**** RECORDS PROVIDED ****
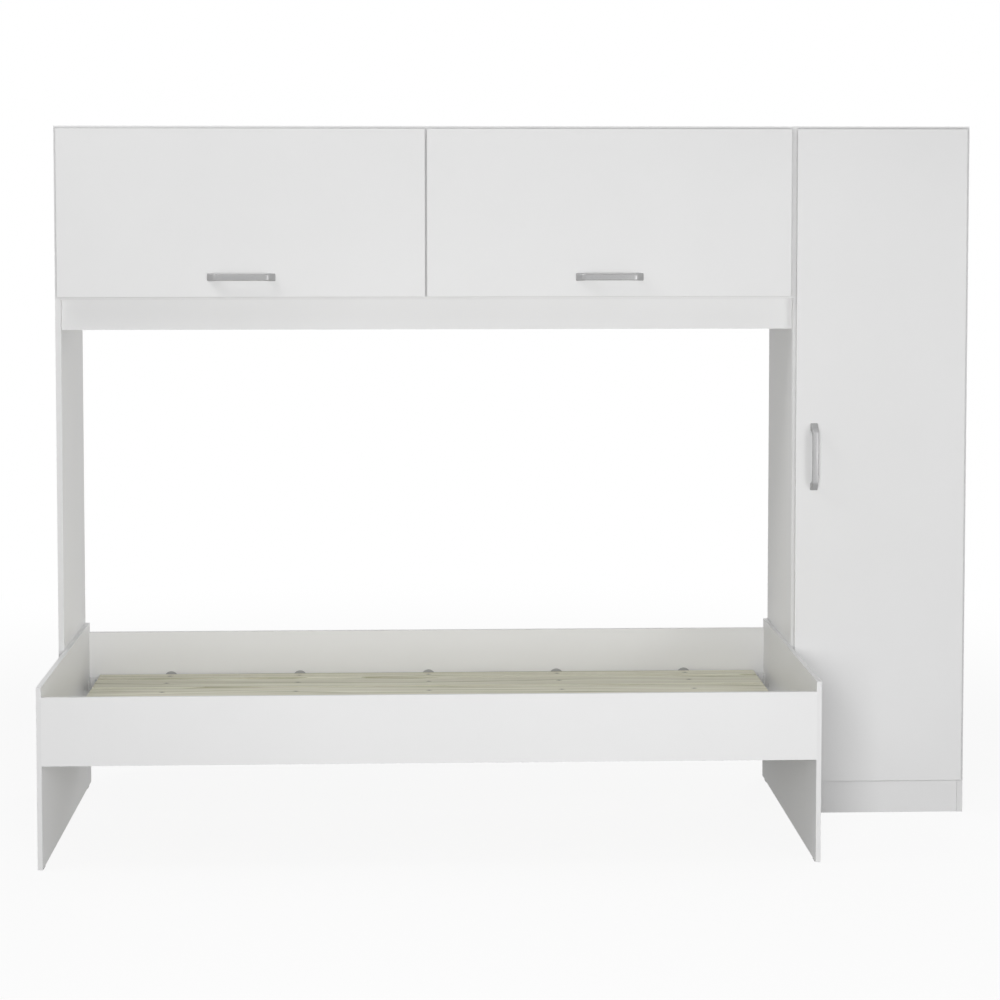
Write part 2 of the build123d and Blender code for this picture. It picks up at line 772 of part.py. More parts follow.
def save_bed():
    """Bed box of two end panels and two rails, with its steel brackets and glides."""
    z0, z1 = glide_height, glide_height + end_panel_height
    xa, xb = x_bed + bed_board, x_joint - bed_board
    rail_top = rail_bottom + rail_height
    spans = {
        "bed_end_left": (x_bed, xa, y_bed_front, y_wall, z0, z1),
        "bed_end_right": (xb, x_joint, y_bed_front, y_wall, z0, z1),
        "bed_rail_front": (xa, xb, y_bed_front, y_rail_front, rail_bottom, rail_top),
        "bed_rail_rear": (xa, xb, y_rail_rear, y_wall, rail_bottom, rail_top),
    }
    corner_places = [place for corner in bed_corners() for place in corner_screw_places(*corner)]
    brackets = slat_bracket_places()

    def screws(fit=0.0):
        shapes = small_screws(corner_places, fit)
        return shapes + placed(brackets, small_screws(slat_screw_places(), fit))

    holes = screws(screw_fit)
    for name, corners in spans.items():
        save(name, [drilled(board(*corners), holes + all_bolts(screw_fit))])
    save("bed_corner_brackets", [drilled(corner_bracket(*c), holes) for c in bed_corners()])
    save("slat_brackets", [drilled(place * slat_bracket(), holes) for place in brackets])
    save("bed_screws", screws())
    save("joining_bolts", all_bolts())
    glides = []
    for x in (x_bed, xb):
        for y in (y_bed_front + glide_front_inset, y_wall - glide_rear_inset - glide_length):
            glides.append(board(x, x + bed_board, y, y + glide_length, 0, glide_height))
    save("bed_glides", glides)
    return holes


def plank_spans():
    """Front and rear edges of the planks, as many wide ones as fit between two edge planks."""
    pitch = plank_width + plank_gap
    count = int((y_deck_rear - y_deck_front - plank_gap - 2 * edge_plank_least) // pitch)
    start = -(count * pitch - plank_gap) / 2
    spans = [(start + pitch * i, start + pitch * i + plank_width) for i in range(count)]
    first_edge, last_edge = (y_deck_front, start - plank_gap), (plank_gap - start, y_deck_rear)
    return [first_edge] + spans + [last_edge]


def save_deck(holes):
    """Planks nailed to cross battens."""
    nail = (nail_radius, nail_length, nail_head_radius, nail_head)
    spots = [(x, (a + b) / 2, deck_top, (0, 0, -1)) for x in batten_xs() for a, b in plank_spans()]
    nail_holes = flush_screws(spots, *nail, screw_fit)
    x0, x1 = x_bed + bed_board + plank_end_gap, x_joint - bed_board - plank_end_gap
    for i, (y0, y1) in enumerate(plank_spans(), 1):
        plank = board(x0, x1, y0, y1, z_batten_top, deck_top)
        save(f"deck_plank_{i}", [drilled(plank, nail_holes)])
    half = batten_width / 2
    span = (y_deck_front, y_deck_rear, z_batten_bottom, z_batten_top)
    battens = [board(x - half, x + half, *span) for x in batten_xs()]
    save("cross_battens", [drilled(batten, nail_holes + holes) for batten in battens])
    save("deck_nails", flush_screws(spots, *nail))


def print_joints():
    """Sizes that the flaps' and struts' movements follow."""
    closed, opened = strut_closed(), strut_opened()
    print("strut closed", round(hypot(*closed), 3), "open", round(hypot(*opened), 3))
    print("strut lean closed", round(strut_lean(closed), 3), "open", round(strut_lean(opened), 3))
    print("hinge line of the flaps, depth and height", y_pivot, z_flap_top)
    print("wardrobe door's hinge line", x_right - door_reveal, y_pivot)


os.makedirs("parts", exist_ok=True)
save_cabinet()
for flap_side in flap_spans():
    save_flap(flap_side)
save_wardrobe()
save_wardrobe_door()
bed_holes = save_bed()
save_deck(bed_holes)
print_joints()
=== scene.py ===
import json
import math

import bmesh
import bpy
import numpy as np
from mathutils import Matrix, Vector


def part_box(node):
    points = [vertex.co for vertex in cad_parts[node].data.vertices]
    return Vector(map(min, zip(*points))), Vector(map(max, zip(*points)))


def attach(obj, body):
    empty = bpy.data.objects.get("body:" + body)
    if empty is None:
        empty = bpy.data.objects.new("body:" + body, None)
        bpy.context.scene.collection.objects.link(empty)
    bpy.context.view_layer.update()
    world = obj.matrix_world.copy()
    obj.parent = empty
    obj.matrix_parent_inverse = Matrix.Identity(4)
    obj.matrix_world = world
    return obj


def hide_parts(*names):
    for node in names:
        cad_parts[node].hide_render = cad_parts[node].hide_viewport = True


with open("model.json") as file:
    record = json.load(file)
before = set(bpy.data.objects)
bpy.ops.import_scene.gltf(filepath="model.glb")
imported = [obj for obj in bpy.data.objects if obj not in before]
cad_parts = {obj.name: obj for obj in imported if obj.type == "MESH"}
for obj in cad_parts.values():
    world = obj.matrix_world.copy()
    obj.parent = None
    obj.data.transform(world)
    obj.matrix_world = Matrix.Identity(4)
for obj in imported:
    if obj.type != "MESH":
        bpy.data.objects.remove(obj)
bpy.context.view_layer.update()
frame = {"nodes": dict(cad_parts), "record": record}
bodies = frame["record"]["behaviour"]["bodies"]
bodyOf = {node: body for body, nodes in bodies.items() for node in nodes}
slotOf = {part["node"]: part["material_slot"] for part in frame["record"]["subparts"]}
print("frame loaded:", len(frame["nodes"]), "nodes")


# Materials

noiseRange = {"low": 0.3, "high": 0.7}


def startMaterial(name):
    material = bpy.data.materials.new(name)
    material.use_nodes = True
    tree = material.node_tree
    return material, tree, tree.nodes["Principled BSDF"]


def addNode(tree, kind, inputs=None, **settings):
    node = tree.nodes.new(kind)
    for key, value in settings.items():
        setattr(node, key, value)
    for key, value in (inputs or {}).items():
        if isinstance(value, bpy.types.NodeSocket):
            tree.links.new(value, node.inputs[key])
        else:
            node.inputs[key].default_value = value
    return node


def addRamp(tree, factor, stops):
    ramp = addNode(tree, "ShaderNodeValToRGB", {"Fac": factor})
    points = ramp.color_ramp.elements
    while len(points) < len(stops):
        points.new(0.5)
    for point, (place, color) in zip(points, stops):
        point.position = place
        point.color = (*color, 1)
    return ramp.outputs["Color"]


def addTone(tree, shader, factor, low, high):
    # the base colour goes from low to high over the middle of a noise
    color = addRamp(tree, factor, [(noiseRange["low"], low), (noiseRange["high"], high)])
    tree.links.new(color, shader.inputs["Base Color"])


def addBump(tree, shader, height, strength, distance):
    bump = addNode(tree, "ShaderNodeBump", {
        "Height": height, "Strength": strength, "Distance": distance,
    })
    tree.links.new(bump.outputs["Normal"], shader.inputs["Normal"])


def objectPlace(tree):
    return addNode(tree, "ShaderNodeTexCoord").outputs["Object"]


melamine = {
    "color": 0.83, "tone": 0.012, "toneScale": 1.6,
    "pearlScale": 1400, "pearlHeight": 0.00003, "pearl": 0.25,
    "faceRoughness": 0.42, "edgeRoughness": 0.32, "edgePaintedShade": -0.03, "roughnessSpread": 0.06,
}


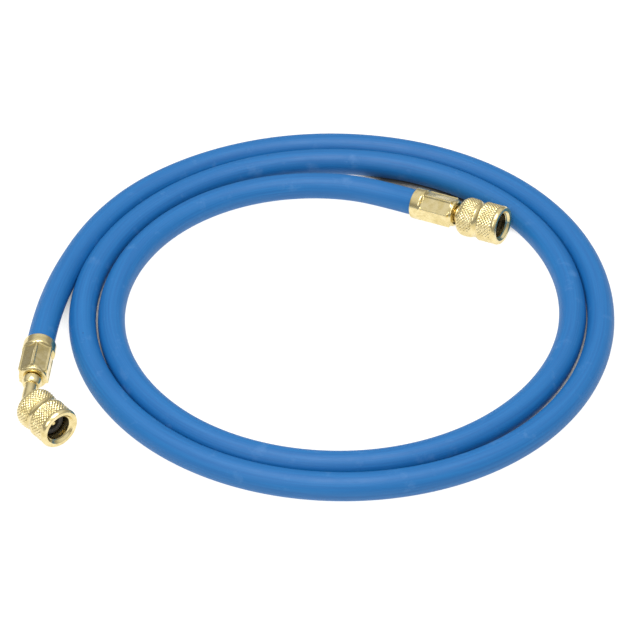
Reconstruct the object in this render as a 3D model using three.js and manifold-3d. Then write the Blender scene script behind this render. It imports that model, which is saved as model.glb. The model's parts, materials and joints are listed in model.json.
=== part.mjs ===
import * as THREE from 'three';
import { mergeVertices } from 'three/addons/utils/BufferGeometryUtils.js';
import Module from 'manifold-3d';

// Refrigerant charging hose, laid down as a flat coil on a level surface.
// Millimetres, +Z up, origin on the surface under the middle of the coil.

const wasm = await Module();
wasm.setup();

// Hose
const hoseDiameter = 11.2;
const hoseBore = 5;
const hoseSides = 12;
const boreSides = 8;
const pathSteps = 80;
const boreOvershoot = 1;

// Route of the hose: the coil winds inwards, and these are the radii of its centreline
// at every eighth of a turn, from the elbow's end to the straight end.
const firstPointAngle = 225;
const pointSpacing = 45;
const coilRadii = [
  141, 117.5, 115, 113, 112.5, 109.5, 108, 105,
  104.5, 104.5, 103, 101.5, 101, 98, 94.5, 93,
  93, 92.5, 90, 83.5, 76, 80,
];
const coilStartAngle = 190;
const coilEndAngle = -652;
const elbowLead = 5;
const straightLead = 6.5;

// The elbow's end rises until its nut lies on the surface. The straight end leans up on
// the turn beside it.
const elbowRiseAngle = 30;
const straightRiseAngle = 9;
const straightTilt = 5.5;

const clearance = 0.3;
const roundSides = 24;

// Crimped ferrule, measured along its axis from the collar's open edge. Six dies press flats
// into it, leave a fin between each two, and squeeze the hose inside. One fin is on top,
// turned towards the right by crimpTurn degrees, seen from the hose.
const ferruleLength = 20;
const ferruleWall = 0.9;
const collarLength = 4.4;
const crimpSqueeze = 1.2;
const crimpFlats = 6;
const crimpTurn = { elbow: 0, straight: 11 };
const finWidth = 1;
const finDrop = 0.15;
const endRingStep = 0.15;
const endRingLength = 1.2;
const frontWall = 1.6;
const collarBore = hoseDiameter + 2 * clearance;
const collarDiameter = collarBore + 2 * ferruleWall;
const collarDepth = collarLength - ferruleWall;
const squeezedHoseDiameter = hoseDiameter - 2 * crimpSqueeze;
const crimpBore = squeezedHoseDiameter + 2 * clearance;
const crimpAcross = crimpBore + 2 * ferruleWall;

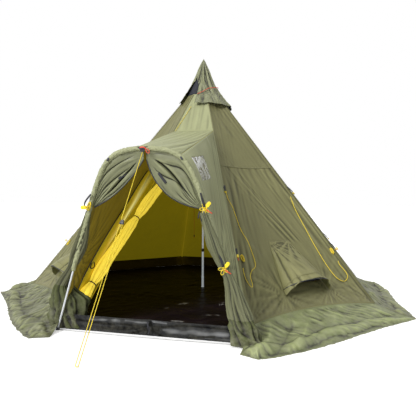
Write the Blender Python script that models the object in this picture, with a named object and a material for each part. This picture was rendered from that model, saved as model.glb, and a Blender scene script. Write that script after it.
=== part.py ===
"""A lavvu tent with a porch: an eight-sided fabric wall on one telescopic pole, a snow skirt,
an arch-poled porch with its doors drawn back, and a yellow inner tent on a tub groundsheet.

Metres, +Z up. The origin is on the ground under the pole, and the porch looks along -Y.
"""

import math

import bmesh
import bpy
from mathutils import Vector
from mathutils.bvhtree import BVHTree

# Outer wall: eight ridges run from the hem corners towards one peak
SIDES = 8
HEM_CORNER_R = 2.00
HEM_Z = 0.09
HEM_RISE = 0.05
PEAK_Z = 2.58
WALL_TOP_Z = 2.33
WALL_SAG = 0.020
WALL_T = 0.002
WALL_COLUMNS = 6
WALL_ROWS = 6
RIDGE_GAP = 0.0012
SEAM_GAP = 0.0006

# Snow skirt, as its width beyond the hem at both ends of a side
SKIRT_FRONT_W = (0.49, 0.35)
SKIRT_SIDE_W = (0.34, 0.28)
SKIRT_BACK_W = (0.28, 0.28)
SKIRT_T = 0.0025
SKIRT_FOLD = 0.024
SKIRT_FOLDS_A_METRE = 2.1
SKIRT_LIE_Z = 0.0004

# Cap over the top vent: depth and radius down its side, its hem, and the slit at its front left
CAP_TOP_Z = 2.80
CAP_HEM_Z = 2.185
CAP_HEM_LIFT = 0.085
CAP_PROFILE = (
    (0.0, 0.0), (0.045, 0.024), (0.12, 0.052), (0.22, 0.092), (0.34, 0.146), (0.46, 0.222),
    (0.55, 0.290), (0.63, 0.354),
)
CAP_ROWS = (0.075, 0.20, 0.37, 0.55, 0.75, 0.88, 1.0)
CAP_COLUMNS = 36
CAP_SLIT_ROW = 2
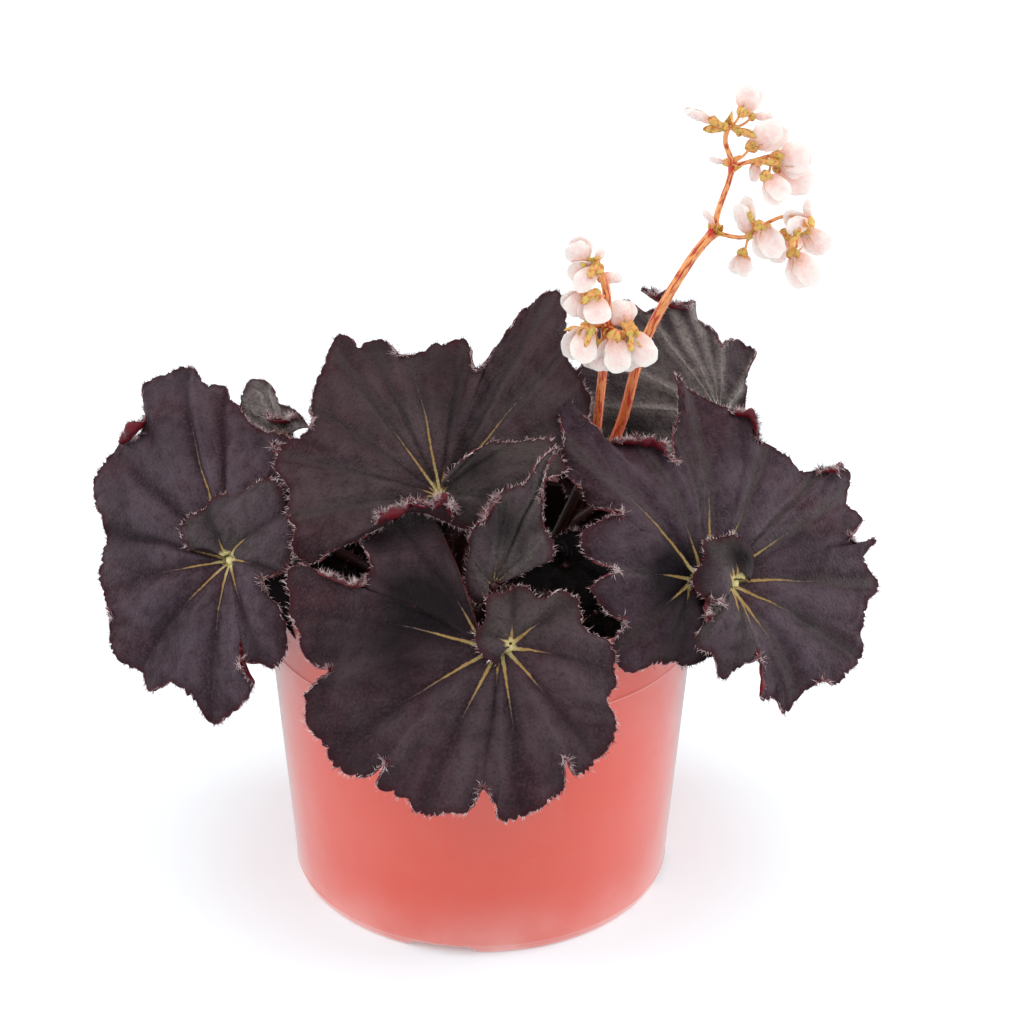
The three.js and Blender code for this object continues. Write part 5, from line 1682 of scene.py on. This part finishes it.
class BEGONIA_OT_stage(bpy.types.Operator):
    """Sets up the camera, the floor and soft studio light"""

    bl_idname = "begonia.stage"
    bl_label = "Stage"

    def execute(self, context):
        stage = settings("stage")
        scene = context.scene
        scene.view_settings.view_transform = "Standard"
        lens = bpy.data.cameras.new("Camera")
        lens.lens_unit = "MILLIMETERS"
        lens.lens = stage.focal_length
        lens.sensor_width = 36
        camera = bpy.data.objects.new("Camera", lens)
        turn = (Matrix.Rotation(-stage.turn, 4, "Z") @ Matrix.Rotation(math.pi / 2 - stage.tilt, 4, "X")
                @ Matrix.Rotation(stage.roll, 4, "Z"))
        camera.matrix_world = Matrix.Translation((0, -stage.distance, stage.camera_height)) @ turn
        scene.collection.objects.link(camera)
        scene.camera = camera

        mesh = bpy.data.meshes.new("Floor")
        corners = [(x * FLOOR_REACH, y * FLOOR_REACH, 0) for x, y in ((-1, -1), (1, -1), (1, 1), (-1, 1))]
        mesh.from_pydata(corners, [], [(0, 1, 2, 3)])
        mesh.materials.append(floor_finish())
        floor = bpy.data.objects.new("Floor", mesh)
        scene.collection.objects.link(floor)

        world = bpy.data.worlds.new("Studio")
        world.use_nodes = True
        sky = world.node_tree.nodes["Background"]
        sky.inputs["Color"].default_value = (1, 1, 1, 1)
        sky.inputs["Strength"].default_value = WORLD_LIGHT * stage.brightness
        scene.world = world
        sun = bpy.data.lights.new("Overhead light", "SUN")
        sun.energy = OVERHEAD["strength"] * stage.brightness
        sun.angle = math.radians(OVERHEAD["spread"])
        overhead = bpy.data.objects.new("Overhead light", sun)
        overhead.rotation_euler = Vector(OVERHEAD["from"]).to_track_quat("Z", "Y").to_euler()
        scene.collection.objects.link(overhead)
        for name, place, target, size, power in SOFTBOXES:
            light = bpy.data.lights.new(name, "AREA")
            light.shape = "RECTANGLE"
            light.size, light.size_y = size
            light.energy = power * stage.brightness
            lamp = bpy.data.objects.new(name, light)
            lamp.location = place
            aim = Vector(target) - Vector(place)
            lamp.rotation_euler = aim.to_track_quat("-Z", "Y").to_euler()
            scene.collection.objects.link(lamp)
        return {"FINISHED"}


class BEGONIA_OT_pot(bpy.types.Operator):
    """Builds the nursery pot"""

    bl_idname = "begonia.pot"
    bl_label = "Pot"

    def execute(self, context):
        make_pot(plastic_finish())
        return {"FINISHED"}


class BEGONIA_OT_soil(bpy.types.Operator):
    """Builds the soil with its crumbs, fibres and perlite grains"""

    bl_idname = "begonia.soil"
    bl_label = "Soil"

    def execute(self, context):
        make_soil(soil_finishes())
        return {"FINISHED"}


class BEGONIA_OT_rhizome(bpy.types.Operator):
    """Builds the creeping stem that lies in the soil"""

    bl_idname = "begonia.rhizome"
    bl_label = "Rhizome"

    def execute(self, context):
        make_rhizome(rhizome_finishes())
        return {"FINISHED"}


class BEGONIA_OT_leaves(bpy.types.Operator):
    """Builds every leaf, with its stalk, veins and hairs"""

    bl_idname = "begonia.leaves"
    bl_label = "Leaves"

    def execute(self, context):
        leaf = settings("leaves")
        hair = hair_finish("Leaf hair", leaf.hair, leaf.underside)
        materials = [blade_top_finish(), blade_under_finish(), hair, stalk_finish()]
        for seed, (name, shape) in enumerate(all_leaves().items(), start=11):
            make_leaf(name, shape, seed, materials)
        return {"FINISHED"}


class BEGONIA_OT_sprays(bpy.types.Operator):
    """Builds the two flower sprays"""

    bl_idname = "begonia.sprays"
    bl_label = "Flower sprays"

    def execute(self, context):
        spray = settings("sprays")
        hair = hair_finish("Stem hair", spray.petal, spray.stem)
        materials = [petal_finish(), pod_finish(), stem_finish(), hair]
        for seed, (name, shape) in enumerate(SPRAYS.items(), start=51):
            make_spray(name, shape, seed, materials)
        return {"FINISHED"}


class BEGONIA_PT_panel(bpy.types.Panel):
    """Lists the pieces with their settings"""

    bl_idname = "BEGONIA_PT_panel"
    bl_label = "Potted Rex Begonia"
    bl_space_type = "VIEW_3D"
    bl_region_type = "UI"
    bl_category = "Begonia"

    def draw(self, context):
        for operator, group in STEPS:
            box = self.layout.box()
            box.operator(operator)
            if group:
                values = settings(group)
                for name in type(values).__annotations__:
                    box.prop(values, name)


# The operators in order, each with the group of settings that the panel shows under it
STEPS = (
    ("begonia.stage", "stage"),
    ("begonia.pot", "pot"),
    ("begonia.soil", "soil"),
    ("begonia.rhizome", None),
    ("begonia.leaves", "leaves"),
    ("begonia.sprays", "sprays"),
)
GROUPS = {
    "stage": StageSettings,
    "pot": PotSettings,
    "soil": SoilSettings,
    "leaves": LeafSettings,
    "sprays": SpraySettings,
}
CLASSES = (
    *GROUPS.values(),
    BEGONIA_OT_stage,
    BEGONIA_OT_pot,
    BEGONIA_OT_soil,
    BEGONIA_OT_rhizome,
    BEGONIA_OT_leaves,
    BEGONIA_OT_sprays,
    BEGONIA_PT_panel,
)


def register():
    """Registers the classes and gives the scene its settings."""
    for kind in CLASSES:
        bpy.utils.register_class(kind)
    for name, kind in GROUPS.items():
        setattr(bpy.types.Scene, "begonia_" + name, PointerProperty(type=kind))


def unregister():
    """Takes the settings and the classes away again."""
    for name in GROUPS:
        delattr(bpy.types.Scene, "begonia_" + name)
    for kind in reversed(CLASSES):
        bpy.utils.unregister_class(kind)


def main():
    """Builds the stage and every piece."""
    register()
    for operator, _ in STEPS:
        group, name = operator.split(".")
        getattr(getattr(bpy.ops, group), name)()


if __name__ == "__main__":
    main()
****
▶ **AIM**: Print the lines from the line containing "for flap_side in" to the line containing "obj.parent = empty", both ends included, exactly and with nothing added.

▶ **THE ANSWER**:
for flap_side in flap_spans():
    save_flap(flap_side)
save_wardrobe()
save_wardrobe_door()
bed_holes = save_bed()
save_deck(bed_holes)
print_joints()
=== scene.py ===
import json
import math

import bmesh
import bpy
import numpy as np
from mathutils import Matrix, Vector


def part_box(node):
    points = [vertex.co for vertex in cad_parts[node].data.vertices]
    return Vector(map(min, zip(*points))), Vector(map(max, zip(*points)))


def attach(obj, body):
    empty = bpy.data.objects.get("body:" + body)
    if empty is None:
        empty = bpy.data.objects.new("body:" + body, None)
        bpy.context.scene.collection.objects.link(empty)
    bpy.context.view_layer.update()
    world = obj.matrix_world.copy()
    obj.parent = empty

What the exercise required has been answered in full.